(WHAT NEEDS TO BE DONE): Scan the lines below; pull out those with "that".

(DATASET EXCERPT):
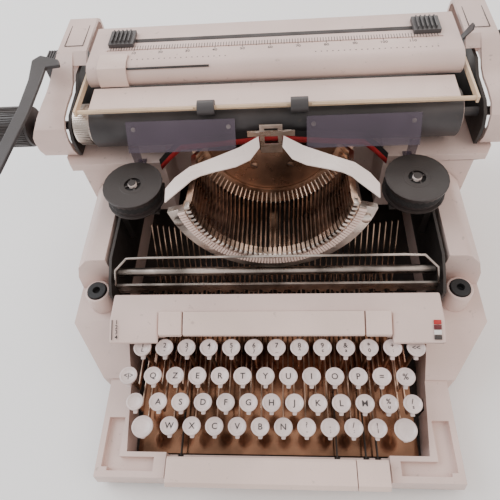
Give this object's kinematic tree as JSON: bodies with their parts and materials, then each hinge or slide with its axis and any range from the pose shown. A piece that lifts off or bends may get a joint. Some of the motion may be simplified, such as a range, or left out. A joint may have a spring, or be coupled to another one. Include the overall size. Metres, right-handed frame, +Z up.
{
  "type": "typewriter",
  "caption": "Manual office typewriter, top cover off: keyboard, leaning type basket, ribbon spools and a sliding carriage with platen, bail and paper table.",
  "frame": {"origin": "centre of the bounding box's base, on the surface that the feet stand on", "axes": "+X to the typist's right along the carriage, +Y away from the typist, +Z up"},
  "size_m": [0.524, 0.4176, 0.214],
  "materials": {
    "body_shell": "fine satin texture, cool putty",
    "cream_trim": "satin cream",
    "key_cap": "semi-gloss off-white",
    "dark_frame": "dark grey, worn",
    "bright_steel": "worn nickel",
    "brown_metal": "dark bronze, oily",
    "black_plastic": "satin black",
    "grey_plastic": "satin slate grey",
    "platen_rubber": "smooth hard rubber",
    "clear_plastic": "clear, lightly scratched",
    "ribbon_cloth": "inked woven ribbon, black over red"
  },
  "bodies": {
    "case": {"base_shell": "body_shell", "bottom_pan": "dark_frame", "key_well_floor": "brown_metal", "keyboard_cover": "body_shell", "side_plate_left": "dark_frame", "side_plate_right": "dark_frame", "cross_rod": "bright_steel", "comb_bar": "bright_steel", "wire_bail": "bright_steel", "grommet_left": "platen_rubber", "grommet_right": "platen_rubber", "rear_cover": "body_shell", "carriage_rail": "bright_steel", "segment": "brown_metal", "type_basket": "bright_steel", "type_bars": "bright_steel", "spool_bracket_left": "dark_frame", "spool_bracket_right": "dark_frame", "wing_left": "cream_trim", "wing_right": "cream_trim", "card_holder_left": "clear_plastic", "card_holder_right": "clear_plastic", "ribbon": "ribbon_cloth"},
    "carriage": {"carriage_frame": "dark_frame", "end_cover_left": "body_shell", "end_cover_right": "body_shell", "paper_table": "body_shell", "erasure_plate": "cream_trim"},
    "platen": {"platen": "platen_rubber", "ratchet_wheel": "bright_steel", "knob_left": "black_plastic", "knob_right": "black_plastic"},
    "spool_left": {"spool_left": "black_plastic"},
    "spool_right": {"spool_right": "black_plastic"},
    "ribbon_vibrator": {"ribbon_vibrator": "bright_steel"},
    "line_space_lever": {"line_space_lever": "grey_plastic"},
    "paper_bail": {"paper_bail": "bright_steel"},
    "bail_roller_left": {"bail_roller_left": "grey_plastic"},
    "bail_roller_right": {"bail_roller_right": "grey_plastic"},
    "margin_stop_left": {"margin_stop_left": "grey_plastic"},
    "margin_stop_right": {"margin_stop_right": "grey_plastic"},
    "paper_guide": {"paper_guide": "cream_trim"},
    "paper_release_lever": {"paper_release_lever": "grey_plastic"},
    "release_button_left": {"release_button_left": "grey_plastic"},
    "release_button_right": {"release_button_right": "grey_plastic"},
    "number_row_keys": {"number_row_keys": "key_cap"},
    "upper_row_keys": {"upper_row_keys": "key_cap"},
    "home_row_keys": {"home_row_keys": "key_cap"},
    "lower_row_keys": {"lower_row_keys": "key_cap"},
    "backspace_key": {"backspace_key": "key_cap"},
    "margin_release_key": {"margin_release_key": "key_cap"},
    "shift_lock_key": {"shift_lock_key": "key_cap"},
    "shift_key_left": {"shift_key_left": "key_cap"},
    "shift_key_right": {"shift_key_right": "key_cap"},
    "space_bar": {"space_bar": "cream_trim"},
    "half_space_bar": {"half_space_bar": "cream_trim"},
    "tab_set_key": {"tab_set_key": "cream_trim"},
    "tab_bar": {"tab_bar": "cream_trim"},
    "tab_clear_key": {"tab_clear_key": "cream_trim"}
  },
  "joints": [
    {"name": "carriage_slide", "type": "slide", "parent": "case", "child": "carriage", "axis": [1, 0, 0], "range_m": [-0.1, 0.1]},
    {"name": "platen_turn", "type": "hinge", "parent": "carriage", "child": "platen", "pos_m": [0, 0.08485, 0.16], "axis": [1, 0, 0], "continuous": true},
    {"name": "line_space_swing", "type": "hinge", "parent": "carriage", "child": "line_space_lever", "pos_m": [-0.2, 0.12285, 0.2], "axis": [0, 0, 1], "range_deg": [0, 24], "stiffness_Nm_per_rad": 0.1, "springref_deg": -28.65},
    {"name": "bail_lift", "type": "hinge", "parent": "carriage", "child": "paper_bail", "pos_m": [0, 0.14285, 0.186], "axis": [-1, 0, 0], "range_deg": [0, 40]},
    {"name": "bail_roller_left_turn", "type": "hinge", "parent": "paper_bail", "child": "bail_roller_left", "pos_m": [-0.056, 0.07185, 0.1853], "axis": [1, 0, 0], "continuous": true},
    {"name": "bail_roller_right_turn", "type": "hinge", "parent": "paper_bail", "child": "bail_roller_right", "pos_m": [0.025, 0.07185, 0.1853], "axis": [1, 0, 0], "continuous": true},
    {"name": "margin_left_slide", "type": "slide", "parent": "carriage", "child": "margin_stop_left", "axis": [1, 0, 0], "range_m": [-0.01, 0.12]},
    {"name": "margin_right_slide", "type": "slide", "parent": "carriage", "child": "margin_stop_right", "axis": [1, 0, 0], "range_m": [-0.12, 0.01]},
    {"name": "paper_guide_slide", "type": "slide", "parent": "carriage", "child": "paper_guide", "axis": [1, 0, 0], "range_m": [-0.005, 0.06]},
    {"name": "paper_release_pull", "type": "hinge", "parent": "carriage", "child": "paper_release_lever", "pos_m": [0.175, 0.15085, 0.188], "axis": [1, 0, 0], "range_deg": [0, 20]},
    {"name": "release_left_press", "type": "slide", "parent": "carriage", "child": "release_button_left", "axis": [0, 0, -1], "range_m": [0, 0.003], "stiffness_N_per_m": 300, "springref_m": -0.005},
    {"name": "spool_left_turn", "type": "hinge", "parent": "case", "child": "spool_left", "pos_m": [-0.1246, 0.02175, 0.145], "axis": [0, 0, 1], "continuous": true},
    {"name": "release_right_press", "type": "slide", "parent": "carriage", "child": "release_button_right", "axis": [0, 0, -1], "range_m": [0, 0.003], "stiffness_N_per_m": 300, "springref_m": -0.005},
    {"name": "spool_right_turn", "type": "hinge", "parent": "case", "child": "spool_right", "pos_m": [0.1246, 0.02175, 0.145], "axis": [0, 0, 1], "continuous": true},
    {"name": "vibrator_lift", "type": "slide", "parent": "case", "child": "ribbon_vibrator", "axis": [0, 0, 1], "range_m": [0, 0.006], "stiffness_N_per_m": 50, "springref_m": -0.01},
    {"name": "number_row_press", "type": "hinge", "parent": "case", "child": "number_row_keys", "pos_m": [0, 0.00285, 0.0355], "axis": [1, 0, 0], "range_deg": [0, 3], "stiffness_Nm_per_rad": 2, "springref_deg": -17.19},
    {"name": "upper_row_press", "type": "hinge", "parent": "case", "child": "upper_row_keys", "pos_m": [0, 0.00285, 0.0355], "axis": [1, 0, 0], "range_deg": [0, 3], "stiffness_Nm_per_rad": 2, "springref_deg": -17.19},
    {"name": "home_row_press", "type": "hinge", "parent": "case", "child": "home_row_keys", "pos_m": [0, 0.00285, 0.0355], "axis": [1, 0, 0], "range_deg": [0, 3], "stiffness_Nm_per_rad": 2, "springref_deg": -17.19},
    {"name": "lower_row_press", "type": "hinge", "parent": "case", "child": "lower_row_keys", "pos_m": [0, 0.00285, 0.0355], "axis": [1, 0, 0], "range_deg": [0, 3], "stiffness_Nm_per_rad": 2, "springref_deg": -17.19},
    {"name": "backspace_press", "type": "hinge", "parent": "case", "child": "backspace_key", "pos_m": [0, 0.00285, 0.0355], "axis": [1, 0, 0], "range_deg": [0, 3], "stiffness_Nm_per_rad": 2, "springref_deg": -17.19},
    {"name": "margin_release_press", "type": "hinge", "parent": "case", "child": "margin_release_key", "pos_m": [0, 0.00285, 0.0355], "axis": [1, 0, 0], "range_deg": [0, 3], "stiffness_Nm_per_rad": 2, "springref_deg": -17.19},
    {"name": "shift_lock_press", "type": "hinge", "parent": "case", "child": "shift_lock_key", "pos_m": [0, 0.00285, 0.0355], "axis": [1, 0, 0], "range_deg": [0, 3], "stiffness_Nm_per_rad": 2, "springref_deg": -17.19},
    {"name": "shift_left_press", "type": "hinge", "parent": "case", "child": "shift_key_left", "pos_m": [0, 0.00285, 0.0355], "axis": [1, 0, 0], "range_deg": [0, 3], "stiffness_Nm_per_rad": 2, "springref_deg": -17.19},
    {"name": "shift_right_press", "type": "hinge", "parent": "case", "child": "shift_key_right", "pos_m": [0, 0.00285, 0.0355], "axis": [1, 0, 0], "range_deg": [0, 3], "stiffness_Nm_per_rad": 2, "springref_deg": -17.19},
    {"name": "space_bar_press", "type": "hinge", "parent": "case", "child": "space_bar", "pos_m": [0, 0.00285, 0.025], "axis": [1, 0, 0], "range_deg": [0, 1.4], "stiffness_Nm_per_rad": 2, "springref_deg": -17.19},
    {"name": "half_space_bar_press", "type": "hinge", "parent": "case", "child": "half_space_bar", "pos_m": [0, 0.00285, 0.025], "axis": [1, 0, 0], "range_deg": [0, 1.4], "stiffness_Nm_per_rad": 2, "springref_deg": -17.19},
    {"name": "tab_set_press", "type": "slide", "parent": "case", "child": "tab_set_key", "axis": [0, 0, -1], "range_m": [0, 0.003], "stiffness_N_per_m": 300, "springref_m": -0.008},
    {"name": "tab_bar_press", "type": "slide", "parent": "case", "child": "tab_bar", "axis": [0, 0, -1], "range_m": [0, 0.003], "stiffness_N_per_m": 300, "springref_m": -0.008},
    {"name": "tab_clear_press", "type": "slide", "parent": "case", "child": "tab_clear_key", "axis": [0, 0, -1], "range_m": [0, 0.003], "stiffness_N_per_m": 300, "springref_m": -0.008}
  ],
  "couplings": [
    {"joint": "shift_right_press", "follows": "shift_left_press", "ratio": 1},
    {"joint": "shift_lock_press", "follows": "shift_left_press", "ratio": 1}
  ]
}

(EXPECTED ANSWER):
Give this object's kinematic tree as JSON: bodies with their parts and materials, then each hinge or slide with its axis and any range from the pose shown. A piece that lifts off or bends may get a joint. Some of the motion may be simplified, such as a range, or left out. A joint may have a spring, or be coupled to another one. Include the overall size. Metres, right-handed frame, +Z up.
  "frame": {"origin": "centre of the bounding box's base, on the surface that the feet stand on", "axes": "+X to the typist's right along the carriage, +Y away from the typist, +Z up"},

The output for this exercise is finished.